The odds of the new Prime Minister eventually returning to the House of Commons with a close variant of the current Withdrawal Agreement have been revised from 50% to 45%.

Lib Dems also kick off search for leader

The Liberal Democrat party, which is expected to be among the winners in the European elections on Sunday, are also now looking for a new leader after Vince Cable confirmed he would step down on 23 July.

I will be proud to hand over a bigger, stronger party on July 23rd

Reaction from around Europe

Theresa May’s resignation is right at the top of the news agenda around Europe.

Germany’s Frankfurter Allgemeine has the story prominently on its home page with the headline: “Victim of Brexit”

while in France, Le Monde has the story as it’s splash on the website with the headline: “Europeans caught between anger and resignation after Theresa May resigns”

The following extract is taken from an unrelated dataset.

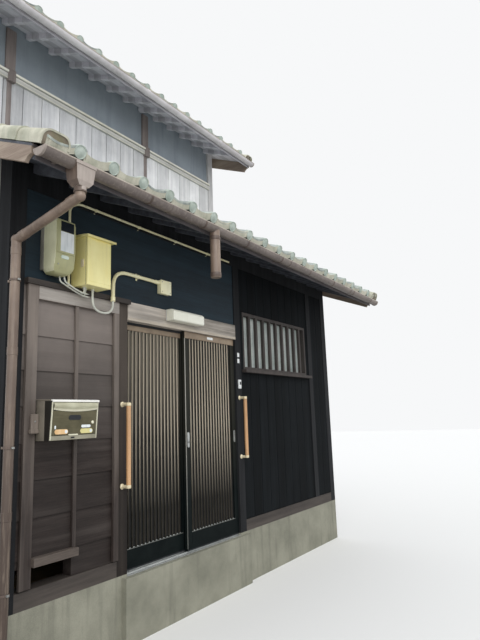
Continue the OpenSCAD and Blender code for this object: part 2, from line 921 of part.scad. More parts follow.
// a cable that hangs below z between two outlets, the first of them higher by rise
module cable_arc(x0, x1, y, z, sag, t, rise = 0) {
    sags = [[0, 0.4], [0.25, 1], [0.75, 1], [1, 0.4], [1, 0]];
    loop = [for (s = sags) [x0 + s[0] * (x1 - x0), y, z - s[1] * sag]];
    bent_bar(concat([[x0, y, z + rise]], loop), t, 1);
}

conduit_r = 14;
conduit_end = [left + 832, front - 68, sill_z + 1985];
thin_r = 9;
cable_r = 5;

// junction box, the conduits on the wall and the cables that join the boxes
module conduits() {
    y = front - 10;
    thin_y = front - 11;
    top_z = sill_z + 2238;
    junction_x = left + 1420;
    thin_z = sill_z + 2660;
    meter_mid = meter_x + meter_w / 2;
    switch_mid = switch_x + switch_w / 2;
    color(cream_col) {
        bent_bar([conduit_end, [left + 890, y, sill_z + 2185], [left + 960, y, top_z], [junction_x + 1, y, top_z]], conduit_r);
        span(junction_x, junction_x + 132, front - 34, front + 10, sill_z + 2147, sill_z + 2262);
        bent_bar([[left + 464, thin_y, box_z - 5], [left + 464, thin_y, thin_z - 80], [left + 550, thin_y, thin_z],
            [left + 2500, thin_y, thin_z]], thin_r);
    }
    color("#d6d4cb") {
        cable_arc(meter_mid + 20, switch_x + 70, front - 62, box_z, 62, cable_r, meter_rise);
        cable_arc(meter_mid + 45, switch_x + 45, front - 80, box_z, 48, cable_r, meter_rise);
        cable_arc(switch_mid + 25, conduit_end[0], conduit_end[1], conduit_end[2], 95, cable_r + 2);
        rod([switch_mid + 25, conduit_end[1], conduit_end[2]], [switch_mid + 25, conduit_end[1], box_z], cable_r + 2);
        translate([switch_mid + 25, conduit_end[1], conduit_end[2]]) sphere(r = cable_r + 3);
    }
}

module porch_lamp() {
    z = sill_z + 1920;
    x = left + 1503;
    face = front - 8;
    color("#e8e6da") along_x(x, x + lamp_l) polygon([[face, z + 5], [face - 75, z], [face - 92, z + 18],
        [face - 92, z + 75], [face - 60, z + 100], [face, z + 100]]);
}

bar_r = 17.5;
bar_reach = 65;

// one upright wooden grab bar on two brackets
module grab_bar(x, z0, z1) {
    translate([x, front - bar_reach, z0]) cylinder(r = bar_r, h = z1 - z0);
    for (z = [z0 + 14, z1 - 14]) {
        translate([x, front, z]) rotate([90, 0, 0]) {
            cylinder(r = 11, h = bar_reach);
            cylinder(r = 24, h = 6);
        }
    }
}

module grab_bars() {
    color("#c9976a") {
        grab_bar(door_l - post_w / 2, sill_z + bar_rise, sill_z + bar_rise + bar_left_l);
        grab_bar(door_r + post_w / 2, sill_z + bar_rise + 92, sill_z + bar_rise + 92 + bar_right_l);
    }
}

foundation_cross();
foundation_sides();
ground_floor();
front_beams();
ground_posts();
panel_wall_left();
panel_frame_left();
band_wall();
door_lintel();
door_threshold();
door_leaf_left();
door_leaf_right();
door_glass_left();
door_glass_right();
door_pull_left();
door_pull_right();
front_wall_right();
front_window_frame();
front_window_glass();
party_wall_left();
party_wall_right();
back_wall();
back_window_frames();
back_window_glass();
upper_floor();
upper_front_wall();
upper_wainscot();
upper_rail();
upper_posts();
pent_frame();
pent_tiles();
pent_gutter();
downpipe();
roof_frame();
roof_tiles_front();
roof_tiles_back();
roof_ridge();
bargeboards();
roof_gutters();
mailbox();
meter_box();
switch_box();
conduits();
porch_lamp();
grab_bars();
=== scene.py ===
"""Looks of the two-storey row townhouse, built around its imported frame."""

import math
import random

import bpy
from mathutils import Matrix, Vector


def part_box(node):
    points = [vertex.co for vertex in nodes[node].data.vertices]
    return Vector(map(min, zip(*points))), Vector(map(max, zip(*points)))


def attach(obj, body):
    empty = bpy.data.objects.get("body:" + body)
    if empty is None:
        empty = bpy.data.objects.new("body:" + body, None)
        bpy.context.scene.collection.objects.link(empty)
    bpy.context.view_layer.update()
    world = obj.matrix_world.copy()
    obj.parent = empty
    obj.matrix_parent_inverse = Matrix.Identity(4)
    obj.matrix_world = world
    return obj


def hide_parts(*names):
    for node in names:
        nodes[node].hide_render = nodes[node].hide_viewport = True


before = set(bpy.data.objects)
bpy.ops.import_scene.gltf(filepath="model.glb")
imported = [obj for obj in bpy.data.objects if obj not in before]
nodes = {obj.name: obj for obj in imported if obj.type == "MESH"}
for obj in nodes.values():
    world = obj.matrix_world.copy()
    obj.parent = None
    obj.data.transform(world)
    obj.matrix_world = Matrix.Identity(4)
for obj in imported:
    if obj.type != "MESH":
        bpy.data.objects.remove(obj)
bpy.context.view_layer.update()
random.seed(7)
bpy.context.scene.view_settings.view_transform = "Standard"

X, Y, Z = 0, 1, 2
RIGHTWARDS, STREETWARDS, UPWARDS, DOWNWARDS = (1, 0, 0), (0, -1, 0), (0, 0, 1), (0, 0, -1)


def span(node, axis):
    """Where a CAD node starts and ends along an axis, in metres, to a hundredth of a millimetre."""
    return [round(corner[axis], 5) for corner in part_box(node)]


# main places of the house, in metres, from the frame
RIGHT = span("ground_posts", X)[1]
FRONT = span("ground_posts", Y)[0]
UPPER_FRONT = span("upper_front_wall", Y)[0]
BACK = span("back_wall", Y)[1]
RIDGE_Y = sum(span("roof_ridge", Y)) / 2
DOOR_L, DOOR_R = span("door_lintel", X)
BOX_Z = span("switch_box", Z)[0]
LEFT_LEAF, RIGHT_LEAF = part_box("door_leaf_left"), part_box("door_leaf_right")

# gutters: radius, half length, and middle (y, z) of each half round
GUTTER_R = 0.045
GUTTER_X = span("pent_gutter", X)[1]
PENT_GUTTER = (span("pent_gutter", Y)[0] + GUTTER_R, span("pent_gutter", Z)[1])
MAIN_GUTTER = (span("roof_gutters", Y)[0] + GUTTER_R, span("roof_gutters", Z)[1])
BACK_GUTTER = (2 * RIDGE_Y - MAIN_GUTTER[0], MAIN_GUTTER[1])

# roof slopes: rise for each metre, eaves, and the tiles' rows, as in the part's source
PITCH = 0.4
SLOPE = math.atan(PITCH)
PENT_EAVE_Y, PENT_EAVE_Z = -4.24, 3.05
MAIN_EAVE_Y, MAIN_EAVE_Z = span("roof_frame", Y)[0], 5.5988
RIDGE_Z = MAIN_EAVE_Z + PITCH * (RIDGE_Y - MAIN_EAVE_Y)
TILE_X0, TILE_W, TILE_COUNT = -2.67, 0.267, 20
TILE_DROP = 0.04
PENT_BED = 0.022
VERGE_EDGE, VERGE_W = span("pent_tiles", X)[1], 0.198

# downpipe by the left corner, and the mouth of the conduit
PIPE_X, PIPE_Y = -2.416, -3.7
MOUTH_X = -1.593


# camera, at the place and angle of the photograph
CAMERA_PLACE = (-4.485, -6.64, 1.539)
CAMERA_YAW, CAMERA_PITCH, CAMERA_ROLL = 57.766, 10.07, -2.002


def camera_turn(yaw, pitch, roll):
    """Turn of a camera that looks yaw to the right of +Y and pitch upwards, in degrees."""
    yaw, pitch, roll = map(math.radians, (yaw, pitch, roll))
    ahead = Vector((math.sin(yaw) * math.cos(pitch), math.cos(yaw) * math.cos(pitch), math.sin(pitch)))
    level = Vector((math.cos(yaw), -math.sin(yaw), 0))
    up = level.cross(ahead)
    side = level * math.cos(roll) + up * math.sin(roll)
    top = up * math.cos(roll) - level * math.sin(roll)
    return Matrix((side, top, -ahead)).transposed()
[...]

and in Spain, El Pais has the story in one of its top slots on the home page, with the headline: “May resigns and opens the way for a Downing Street successor”

Recap and goodbye

End of day recap before we close the blog down.

- Theresa May has said she will step down as Conservative Party leader on 7 June in a teary-eyed address on Downing Street at 10am.
- Mrs May will remain as caretaker – including for the visit of Donald Trump – until after the conclusion of a Conservative leadership contest, which is expected before the end of July.
- Jeremy Hunt became the first cabinet minister to say he will try to become the next Tory leader, but he is expected be joined by many more in coming days.
- Boris Johnson, the Tory leadership favourite, has said that the UK will need to leave the EU on October 31, “deal or no deal”, leading analysts to raise the chances of the UK leaving the EU without a withdrawal agreement.

Thanks for joining us – and goodbye.